The work flowed from vignette to vignette without any hesitation (or hint of exhaustion) from Footnote’s six dancers. Their commitment to every move and phrase was impressive. There were brief moments where an inclusion seemed surplus to need, making me think the only reason it was included was to give each dancer the showcase they were due. I would have preferred the exclusion of some duets and trios in favour of a deeper look into the more poignant moments. For example, (and I’m trying not to give too much away) when the gun finally did emerge I expected a great tension and a huge bang to make the audience jump. It didn’t quite make it to that point.

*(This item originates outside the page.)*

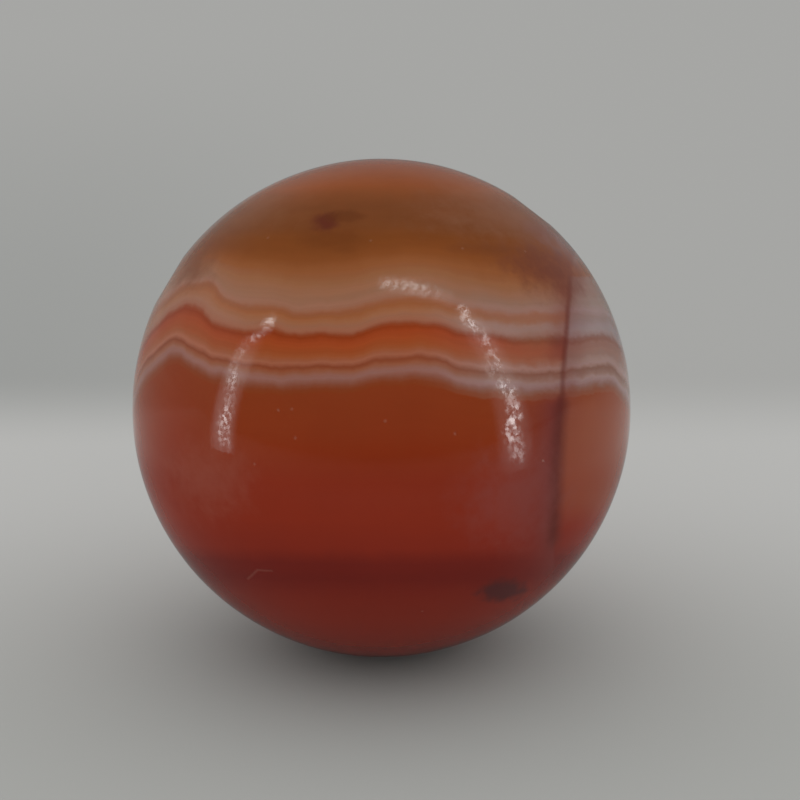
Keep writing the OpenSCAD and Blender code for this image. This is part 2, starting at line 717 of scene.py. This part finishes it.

If this is the last of Made In New Zealand before Footnote changes its artistic direction, I hope it’s not the end of “Colt”. I’d love to see it again in a year or so with a bit of development. And like a strange, compelling book you love to read over and over again, I’m sure the audience, and perhaps the performers too, would find new details and new ways of approaching the subject.
Final thoughts: 75 minutes of inexhaustibly committed dancing, a strange and wonderful look at some strange and heavy topics, and clever (if not surreal) use of props to bring it all together.